- [What to produce] Set down exactly the lines from the one with "own_mesh(return_spring)" to the one with "# need their", both included, and no line outside that range.
◇ ◇ ◇
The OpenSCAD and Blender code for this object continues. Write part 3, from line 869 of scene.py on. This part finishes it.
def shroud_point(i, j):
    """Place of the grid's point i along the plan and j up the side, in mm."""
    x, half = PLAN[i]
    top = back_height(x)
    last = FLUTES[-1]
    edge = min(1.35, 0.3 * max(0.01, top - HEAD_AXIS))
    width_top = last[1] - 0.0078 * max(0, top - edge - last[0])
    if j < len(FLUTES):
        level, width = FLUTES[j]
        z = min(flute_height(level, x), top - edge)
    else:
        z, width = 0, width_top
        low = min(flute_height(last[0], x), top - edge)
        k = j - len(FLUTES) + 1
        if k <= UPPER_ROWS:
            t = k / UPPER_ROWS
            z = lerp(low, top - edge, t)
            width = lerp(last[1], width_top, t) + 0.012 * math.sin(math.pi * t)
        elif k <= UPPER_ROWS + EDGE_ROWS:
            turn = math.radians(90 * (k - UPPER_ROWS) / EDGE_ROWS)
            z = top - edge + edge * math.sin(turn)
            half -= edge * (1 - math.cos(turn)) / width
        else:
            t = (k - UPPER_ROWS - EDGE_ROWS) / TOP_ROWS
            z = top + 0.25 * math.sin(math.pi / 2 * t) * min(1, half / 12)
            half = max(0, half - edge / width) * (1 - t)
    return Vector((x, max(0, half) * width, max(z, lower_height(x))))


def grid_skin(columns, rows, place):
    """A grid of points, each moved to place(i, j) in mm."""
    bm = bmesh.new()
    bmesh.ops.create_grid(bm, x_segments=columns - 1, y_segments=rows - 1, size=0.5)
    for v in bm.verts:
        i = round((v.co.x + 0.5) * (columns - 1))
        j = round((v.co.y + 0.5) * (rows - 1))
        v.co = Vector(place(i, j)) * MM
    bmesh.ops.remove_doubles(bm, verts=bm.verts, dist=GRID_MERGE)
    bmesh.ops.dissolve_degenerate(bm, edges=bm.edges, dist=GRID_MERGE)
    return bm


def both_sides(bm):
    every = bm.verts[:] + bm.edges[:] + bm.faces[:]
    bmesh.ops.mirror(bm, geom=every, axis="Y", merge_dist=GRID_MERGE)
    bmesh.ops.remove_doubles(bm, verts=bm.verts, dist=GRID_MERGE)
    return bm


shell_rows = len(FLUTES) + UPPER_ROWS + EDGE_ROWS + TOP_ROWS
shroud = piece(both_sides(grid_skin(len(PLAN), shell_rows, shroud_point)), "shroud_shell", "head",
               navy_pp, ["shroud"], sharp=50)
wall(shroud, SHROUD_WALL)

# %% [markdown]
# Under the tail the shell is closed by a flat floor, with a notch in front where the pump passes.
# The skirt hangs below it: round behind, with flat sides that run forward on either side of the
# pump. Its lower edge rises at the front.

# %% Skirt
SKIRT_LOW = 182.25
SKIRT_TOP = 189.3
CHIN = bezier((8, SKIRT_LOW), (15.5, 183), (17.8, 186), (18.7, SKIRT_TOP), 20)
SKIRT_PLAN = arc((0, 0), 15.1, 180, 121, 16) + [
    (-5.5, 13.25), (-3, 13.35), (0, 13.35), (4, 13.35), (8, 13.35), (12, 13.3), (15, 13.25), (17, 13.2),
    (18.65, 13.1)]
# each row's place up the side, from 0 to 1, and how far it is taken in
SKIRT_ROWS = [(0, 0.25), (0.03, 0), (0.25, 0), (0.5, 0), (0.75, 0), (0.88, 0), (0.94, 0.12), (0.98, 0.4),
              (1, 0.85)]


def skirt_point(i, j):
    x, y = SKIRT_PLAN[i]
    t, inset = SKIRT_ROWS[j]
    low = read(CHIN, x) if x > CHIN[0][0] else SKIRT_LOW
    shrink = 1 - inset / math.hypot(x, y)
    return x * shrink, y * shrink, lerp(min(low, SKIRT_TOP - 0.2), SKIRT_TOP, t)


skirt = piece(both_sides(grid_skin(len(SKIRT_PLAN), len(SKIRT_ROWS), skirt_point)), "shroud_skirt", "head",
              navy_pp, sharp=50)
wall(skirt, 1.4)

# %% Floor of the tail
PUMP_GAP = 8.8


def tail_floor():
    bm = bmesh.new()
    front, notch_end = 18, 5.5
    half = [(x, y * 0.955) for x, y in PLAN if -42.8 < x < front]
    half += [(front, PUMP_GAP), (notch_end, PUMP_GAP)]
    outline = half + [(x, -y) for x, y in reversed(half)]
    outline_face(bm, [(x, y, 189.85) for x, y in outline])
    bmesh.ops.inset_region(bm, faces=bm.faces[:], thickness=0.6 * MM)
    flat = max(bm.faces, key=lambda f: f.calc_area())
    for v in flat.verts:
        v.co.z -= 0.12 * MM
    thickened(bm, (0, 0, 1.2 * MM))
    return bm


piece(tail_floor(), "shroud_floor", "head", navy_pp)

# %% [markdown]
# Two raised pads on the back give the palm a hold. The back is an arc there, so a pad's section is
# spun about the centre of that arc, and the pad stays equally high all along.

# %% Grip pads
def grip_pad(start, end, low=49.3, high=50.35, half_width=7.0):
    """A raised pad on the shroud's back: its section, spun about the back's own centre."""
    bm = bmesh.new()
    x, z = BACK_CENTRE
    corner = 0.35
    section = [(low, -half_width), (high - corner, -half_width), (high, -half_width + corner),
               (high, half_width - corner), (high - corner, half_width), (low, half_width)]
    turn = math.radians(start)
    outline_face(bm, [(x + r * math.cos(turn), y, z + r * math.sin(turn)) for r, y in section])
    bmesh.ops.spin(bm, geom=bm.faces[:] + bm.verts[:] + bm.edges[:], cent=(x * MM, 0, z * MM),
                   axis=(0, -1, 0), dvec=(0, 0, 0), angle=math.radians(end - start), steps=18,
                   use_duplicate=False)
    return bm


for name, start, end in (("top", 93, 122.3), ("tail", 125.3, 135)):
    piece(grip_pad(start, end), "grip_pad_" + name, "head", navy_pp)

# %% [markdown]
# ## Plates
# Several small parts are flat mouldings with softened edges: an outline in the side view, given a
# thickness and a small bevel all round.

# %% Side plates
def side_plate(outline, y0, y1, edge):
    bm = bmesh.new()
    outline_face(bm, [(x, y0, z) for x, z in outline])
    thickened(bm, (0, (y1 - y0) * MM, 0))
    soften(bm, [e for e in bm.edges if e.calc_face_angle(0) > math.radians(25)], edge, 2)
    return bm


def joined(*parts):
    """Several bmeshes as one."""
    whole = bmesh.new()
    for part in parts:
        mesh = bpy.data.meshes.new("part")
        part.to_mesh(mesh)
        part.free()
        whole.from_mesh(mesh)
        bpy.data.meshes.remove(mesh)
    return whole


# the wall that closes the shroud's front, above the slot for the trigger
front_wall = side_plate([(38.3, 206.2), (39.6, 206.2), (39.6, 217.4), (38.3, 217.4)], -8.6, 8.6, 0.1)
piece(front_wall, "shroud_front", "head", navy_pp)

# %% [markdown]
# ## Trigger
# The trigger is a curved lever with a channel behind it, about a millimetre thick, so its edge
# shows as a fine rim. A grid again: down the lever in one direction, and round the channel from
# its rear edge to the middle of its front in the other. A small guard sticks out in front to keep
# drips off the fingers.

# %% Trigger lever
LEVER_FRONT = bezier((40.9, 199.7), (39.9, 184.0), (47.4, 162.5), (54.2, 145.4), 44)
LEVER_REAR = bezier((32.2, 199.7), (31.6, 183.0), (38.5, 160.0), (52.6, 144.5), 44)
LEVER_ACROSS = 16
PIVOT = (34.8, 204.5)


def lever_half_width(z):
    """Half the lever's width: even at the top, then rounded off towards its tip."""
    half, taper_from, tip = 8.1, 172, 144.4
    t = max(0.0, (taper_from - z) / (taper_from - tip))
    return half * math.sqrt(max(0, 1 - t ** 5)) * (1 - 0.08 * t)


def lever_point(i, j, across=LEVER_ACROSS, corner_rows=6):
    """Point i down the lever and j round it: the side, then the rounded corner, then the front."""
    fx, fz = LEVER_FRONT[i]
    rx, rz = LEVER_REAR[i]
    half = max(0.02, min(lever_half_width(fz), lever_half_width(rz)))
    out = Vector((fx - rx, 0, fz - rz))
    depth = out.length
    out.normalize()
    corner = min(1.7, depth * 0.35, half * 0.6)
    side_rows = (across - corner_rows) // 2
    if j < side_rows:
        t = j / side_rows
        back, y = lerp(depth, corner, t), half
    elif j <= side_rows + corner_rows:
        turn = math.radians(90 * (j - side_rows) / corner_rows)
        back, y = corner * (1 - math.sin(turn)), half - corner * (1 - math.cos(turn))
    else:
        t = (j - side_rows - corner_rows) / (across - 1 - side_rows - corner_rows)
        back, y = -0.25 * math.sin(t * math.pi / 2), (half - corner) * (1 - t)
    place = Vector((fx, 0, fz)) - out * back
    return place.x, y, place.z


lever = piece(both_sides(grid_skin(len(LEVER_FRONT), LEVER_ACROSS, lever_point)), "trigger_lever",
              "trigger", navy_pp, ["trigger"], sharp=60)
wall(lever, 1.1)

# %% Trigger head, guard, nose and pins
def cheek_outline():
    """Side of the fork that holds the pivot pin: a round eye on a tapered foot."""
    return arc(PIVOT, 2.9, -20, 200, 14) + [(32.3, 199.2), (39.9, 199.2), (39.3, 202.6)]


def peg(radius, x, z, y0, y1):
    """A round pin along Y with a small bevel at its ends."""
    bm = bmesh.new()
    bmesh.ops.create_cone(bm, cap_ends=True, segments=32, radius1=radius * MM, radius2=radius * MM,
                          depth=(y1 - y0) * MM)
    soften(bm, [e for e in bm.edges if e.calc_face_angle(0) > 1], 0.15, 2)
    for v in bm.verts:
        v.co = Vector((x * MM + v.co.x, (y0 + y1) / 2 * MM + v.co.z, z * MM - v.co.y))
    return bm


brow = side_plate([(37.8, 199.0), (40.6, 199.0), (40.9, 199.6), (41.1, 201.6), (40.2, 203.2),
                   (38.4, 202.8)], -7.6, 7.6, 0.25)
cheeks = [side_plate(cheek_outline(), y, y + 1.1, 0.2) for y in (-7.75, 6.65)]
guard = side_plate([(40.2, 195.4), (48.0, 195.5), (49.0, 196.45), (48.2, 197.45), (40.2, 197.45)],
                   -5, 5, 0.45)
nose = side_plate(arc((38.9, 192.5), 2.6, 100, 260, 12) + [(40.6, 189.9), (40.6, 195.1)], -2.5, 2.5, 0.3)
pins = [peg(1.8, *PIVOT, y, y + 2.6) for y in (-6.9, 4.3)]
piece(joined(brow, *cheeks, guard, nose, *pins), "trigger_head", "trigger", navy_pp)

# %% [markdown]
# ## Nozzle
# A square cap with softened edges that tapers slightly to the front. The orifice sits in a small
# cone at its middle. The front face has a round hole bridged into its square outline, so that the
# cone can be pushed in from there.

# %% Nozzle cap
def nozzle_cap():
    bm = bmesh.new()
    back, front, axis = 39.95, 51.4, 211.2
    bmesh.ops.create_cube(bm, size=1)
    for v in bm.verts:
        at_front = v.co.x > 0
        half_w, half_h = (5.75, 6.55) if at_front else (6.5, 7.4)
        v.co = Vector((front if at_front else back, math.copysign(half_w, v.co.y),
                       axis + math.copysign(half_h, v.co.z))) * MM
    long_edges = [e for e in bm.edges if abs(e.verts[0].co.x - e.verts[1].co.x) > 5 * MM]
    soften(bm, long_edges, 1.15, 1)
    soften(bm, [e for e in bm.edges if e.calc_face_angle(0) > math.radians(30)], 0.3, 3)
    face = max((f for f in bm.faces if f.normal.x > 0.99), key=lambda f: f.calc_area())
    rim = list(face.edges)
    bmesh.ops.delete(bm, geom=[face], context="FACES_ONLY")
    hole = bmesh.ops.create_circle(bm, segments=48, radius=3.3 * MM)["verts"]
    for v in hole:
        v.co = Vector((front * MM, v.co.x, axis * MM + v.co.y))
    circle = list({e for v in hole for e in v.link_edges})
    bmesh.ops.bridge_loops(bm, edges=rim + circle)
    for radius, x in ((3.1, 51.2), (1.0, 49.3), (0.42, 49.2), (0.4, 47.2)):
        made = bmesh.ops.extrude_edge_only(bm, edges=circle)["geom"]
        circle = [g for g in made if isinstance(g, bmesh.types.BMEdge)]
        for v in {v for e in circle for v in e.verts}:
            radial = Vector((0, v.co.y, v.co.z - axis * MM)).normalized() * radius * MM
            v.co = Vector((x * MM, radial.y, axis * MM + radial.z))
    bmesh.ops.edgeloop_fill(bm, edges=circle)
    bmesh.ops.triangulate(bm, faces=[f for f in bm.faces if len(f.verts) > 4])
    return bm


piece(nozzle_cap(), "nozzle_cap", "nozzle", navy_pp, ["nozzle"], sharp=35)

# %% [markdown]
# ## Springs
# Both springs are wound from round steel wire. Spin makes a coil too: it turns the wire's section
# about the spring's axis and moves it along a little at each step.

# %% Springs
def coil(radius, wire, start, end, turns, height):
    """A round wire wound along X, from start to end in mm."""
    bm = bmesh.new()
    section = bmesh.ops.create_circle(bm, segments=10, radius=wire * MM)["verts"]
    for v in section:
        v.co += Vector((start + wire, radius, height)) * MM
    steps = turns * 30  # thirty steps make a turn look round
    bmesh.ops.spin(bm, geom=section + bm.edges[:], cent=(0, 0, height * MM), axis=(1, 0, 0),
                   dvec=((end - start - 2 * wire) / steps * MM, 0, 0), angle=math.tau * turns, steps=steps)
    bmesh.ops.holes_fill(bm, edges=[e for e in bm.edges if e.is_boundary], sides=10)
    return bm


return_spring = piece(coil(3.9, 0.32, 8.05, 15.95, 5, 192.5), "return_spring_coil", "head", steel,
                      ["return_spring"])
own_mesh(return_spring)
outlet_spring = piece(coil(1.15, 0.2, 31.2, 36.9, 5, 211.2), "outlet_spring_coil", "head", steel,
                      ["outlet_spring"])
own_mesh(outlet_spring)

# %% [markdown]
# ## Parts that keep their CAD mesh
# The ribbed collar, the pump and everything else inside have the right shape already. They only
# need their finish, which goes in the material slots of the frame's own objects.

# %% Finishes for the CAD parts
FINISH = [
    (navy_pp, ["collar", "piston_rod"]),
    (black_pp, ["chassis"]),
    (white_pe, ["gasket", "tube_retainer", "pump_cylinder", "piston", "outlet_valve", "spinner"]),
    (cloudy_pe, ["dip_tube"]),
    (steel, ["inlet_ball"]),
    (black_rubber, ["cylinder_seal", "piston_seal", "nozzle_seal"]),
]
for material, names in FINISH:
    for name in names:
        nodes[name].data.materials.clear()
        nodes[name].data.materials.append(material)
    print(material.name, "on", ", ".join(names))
◇ ◇ ◇
- [Result of the exercise]
own_mesh(return_spring)
outlet_spring = piece(coil(1.15, 0.2, 31.2, 36.9, 5, 211.2), "outlet_spring_coil", "head", steel,
                      ["outlet_spring"])
own_mesh(outlet_spring)

# %% [markdown]
# ## Parts that keep their CAD mesh
# The ribbed collar, the pump and everything else inside have the right shape already. They only
# need their finish, which goes in the material slots of the frame's own objects.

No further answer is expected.